Greg Hewlett passed away on January 17th after nearly eight years of battling colon cancer. While we grieve his loss, we are comforted to know that he is with his Lord.
If you would like to leave your thoughts on Greg, please see this thread.
If you would like to make a charitable donation in Greg's honor, please see this thread.
The Struggle Has Ended
Wednesday, May 26, 2010
A hopeful radiation plan
I met with Dr. Crane today. He is the radiation oncologist who will lead my ratiaion therapy. He looks like he could be playing first base for the Astros. But I suppose the academian in him chose to radiate tumors instead.
He gave me a better impression than I left the hospital with yeterday. He believes he can afford to be very aggressive with the radiation. He will go after every tumor that they can see.

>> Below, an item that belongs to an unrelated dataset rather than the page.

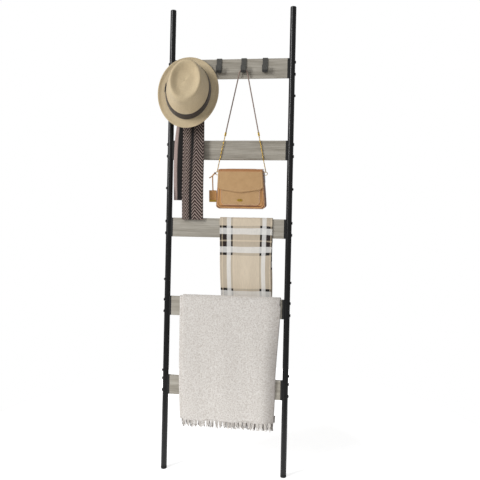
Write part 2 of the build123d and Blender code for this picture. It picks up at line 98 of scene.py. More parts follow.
for plan in lightPlan["lamps"]:
    addLamp(*plan)
scene.view_settings.view_transform = "Standard"
world = bpy.data.worlds.new("studio")
world.use_nodes = True
scene.world = world


def add(tree, kind, inputs, output=0, **settings):
    # a shader node with its settings and inputs, each a value or another node's output
    made = tree.nodes.new("ShaderNode" + kind)
    for key, value in settings.items():
        setattr(made, key, value)
    for key, value in inputs.items():
        if isinstance(value, bpy.types.NodeSocket):
            tree.links.new(value, made.inputs[key])
        else:
            made.inputs[key].default_value = value
    return made.outputs[output]


def maths(tree, operation, first, second=0.0, third=0.0):
    return add(tree, "Math", {0: first, 1: second, 2: third}, operation=operation)


def blendColour(tree, share, first, second, way="MIX"):
    return add(tree, "Mix", {0: share, 6: first, 7: second}, 2, data_type="RGBA", blend_type=way)


def paint(red, green, blue):
    # screen bytes to linear light
    share = np.array([red, green, blue]) / 255
    linear = np.where(share <= 0.04045, share / 12.92, ((share + 0.055) / 1.055) ** 2.4)
    return (*linear.tolist(), 1.0)


skyTree = world.node_tree
skyTree.nodes.clear()
seen = add(skyTree, "LightPath", {}, 0)
glow = add(skyTree, "Background", {"Color": (1, 1, 1, 1), "Strength": lightPlan["skyGlow"]})
plain = add(skyTree, "Background", {"Color": (1, 1, 1, 1), "Strength": 1.0})
sky = add(skyTree, "MixShader", {0: seen, 1: glow, 2: plain})
skyOut = skyTree.nodes.new("ShaderNodeOutputWorld")
skyTree.links.new(sky, skyOut.inputs["Surface"])


# ---- materials ----
def newMaterial(name, colour, roughness, **sockets):
    material = bpy.data.materials.new(name)
    material.use_nodes = True
    tree = material.node_tree
    shader = tree.nodes["Principled BSDF"]
    shader.inputs["Base Color"].default_value = colour
    shader.inputs["Roughness"].default_value = roughness
    for key, value in sockets.items():
        shader.inputs[key.replace("_", " ")].default_value = value
    return material, tree, shader


def objectPlace(tree, scale=(1, 1, 1)):
    spot = add(tree, "TexCoord", {}, 3)
    return add(tree, "Mapping", {"Vector": spot, "Scale": scale}) if scale != (1, 1, 1) else spot


def noise(tree, place, scale, detail=3.0, roughness=0.5):
    return add(tree, "TexNoise", {"Vector": place, "Scale": scale, "Detail": detail, "Roughness": roughness})


def ramp(tree, factor, stops, way="LINEAR"):
    made = tree.nodes.new("ShaderNodeValToRGB")
    made.color_ramp.interpolation = way
    while len(made.color_ramp.elements) < len(stops):
        made.color_ramp.elements.new(1.0)
    for element, (place, colour) in zip(made.color_ramp.elements, stops):
        element.position = place
        element.color = colour if len(colour) == 4 else (*colour, 1)
    tree.links.new(factor, made.inputs[0])
    return made.outputs[0]


def grey(value):
    return (value, value, value, 1.0)


def bump(tree, shader, height, distance, strength=1.0):
    normal = add(tree, "Bump", {"Height": height, "Distance": distance, "Strength": strength})
    tree.links.new(normal, shader.inputs["Normal"])


def coated(name, colour, roughness, grain=1400, depth=0.00012, **sockets):
    # powder coat, plastic or rubber: a fine orange-peel bump and a slow change of gloss
    material, tree, shader = newMaterial(name, colour, roughness, **sockets)
    place = objectPlace(tree)
    bump(tree, shader, noise(tree, place, grain), depth, 0.6)
    low, high = grey(max(roughness - 0.05, 0.02)), grey(roughness + 0.07)
    tree.links.new(ramp(tree, noise(tree, place, 22.0), [(0.3, low), (0.7, high)]), shader.inputs["Roughness"])
    return material


def boardMaterial():
    # pale limed wood: long noise along the board for the grain, finer noise for pores
    material, tree, shader = newMaterial("greigeBoard", paint(168, 162, 150), 0.62)
    broad = noise(tree, objectPlace(tree, (1.6, 26, 26)), 2.2, 5.0, 0.6)
    fine = noise(tree, objectPlace(tree, (5, 190, 190)), 2.0, 4.0, 0.65)
    base = ramp(tree, broad, [(0.28, paint(150, 144, 132)), (0.5, paint(177, 171, 159)), (0.72, paint(192, 187, 176))])
    pores = ramp(tree, fine, [(0.36, paint(196, 192, 184)), (0.56, grey(1.0))])
    tree.links.new(blendColour(tree, 0.7, base, pores, "MULTIPLY"), shader.inputs["Base Color"])
    bump(tree, shader, fine, 0.0003, 0.5)
    return material


def leatherMaterial(name, colour, dark, roughness=0.46, grain=420.0):
    # pebbled hide: cells for the grain, slow noise for the colour
    material, tree, shader = newMaterial(name, colour, roughness, Coat_Weight=0.06, Coat_Roughness=0.35)
    place = objectPlace(tree)
    cells = add(tree, "TexVoronoi", {"Vector": place, "Scale": grain}, 0, feature="DISTANCE_TO_EDGE")
    creases = ramp(tree, cells, [(0.0, grey(0.0)), (0.22, grey(1.0))])
    shade = ramp(tree, noise(tree, place, 38.0, 4.0, 0.6), [(0.3, dark), (0.7, colour)])
    lifted = blendColour(tree, 0.16, shade, creases, "MULTIPLY")
    tree.links.new(lifted, shader.inputs["Base Color"])
    bump(tree, shader, creases, 0.00022, 0.5)
    return material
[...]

I had thought they were just going after the immediate problem areas, where there is pressure on the airways. Due to my good response from radiation in 2005 (wow, was that five years ago?), and the fact it did not do any extraordinary damage, he believes he can give me a lot of radiation. There is increased risk with this dose I may get a third new cancer (I've had two so far in my life), but the real problem is the cancer in me now.
He believes this will almost certainly relieve my breathing and coughing symptoms. And he thinks that while it is likely there may very well be a bit of cancer left somewhere in the areas that they treat, he is aiming to get everything they can see now. His goal is to "control" my cancer such that the next problem would be "somewhere else". This could buy me even a couple years. No promises, of course.
His assistant showed me the CT in detail today. It is amazing how the airway seems only the slightest bit restricted, and only on one side. Yet sometimes lately I feel like I'm drowning. The whole system is so sensitive. It is difficult to believe that zapping all over the place with radiation could actually be a good thing.
I have a couple more appointments tomorrow. Then back to Dallas for the weekend before beginning radiation in Houston on Wednesday. Treatment will be daily for about five weeks. The side-effects are expected to be quite difficult. The esophogus gets hammered in this process, making it difficult and painful to swallow for a period of about four weeks beginning a couple weeks into the radiation. I spoke to another patient who has had similar radiation and it sounded tough. A month of pain for a couple years of life seems like a pretty good deal. Gird up thy loins, self. Have mercy, O Lord.
By the way, while I was in the hospital last week, we got an offer on our house, which we accepted. Closing and moving the remaining furniture and junk will be tricky while I'm in and out of Houston, but it will be good to get that behind us. Albeit bittersweet.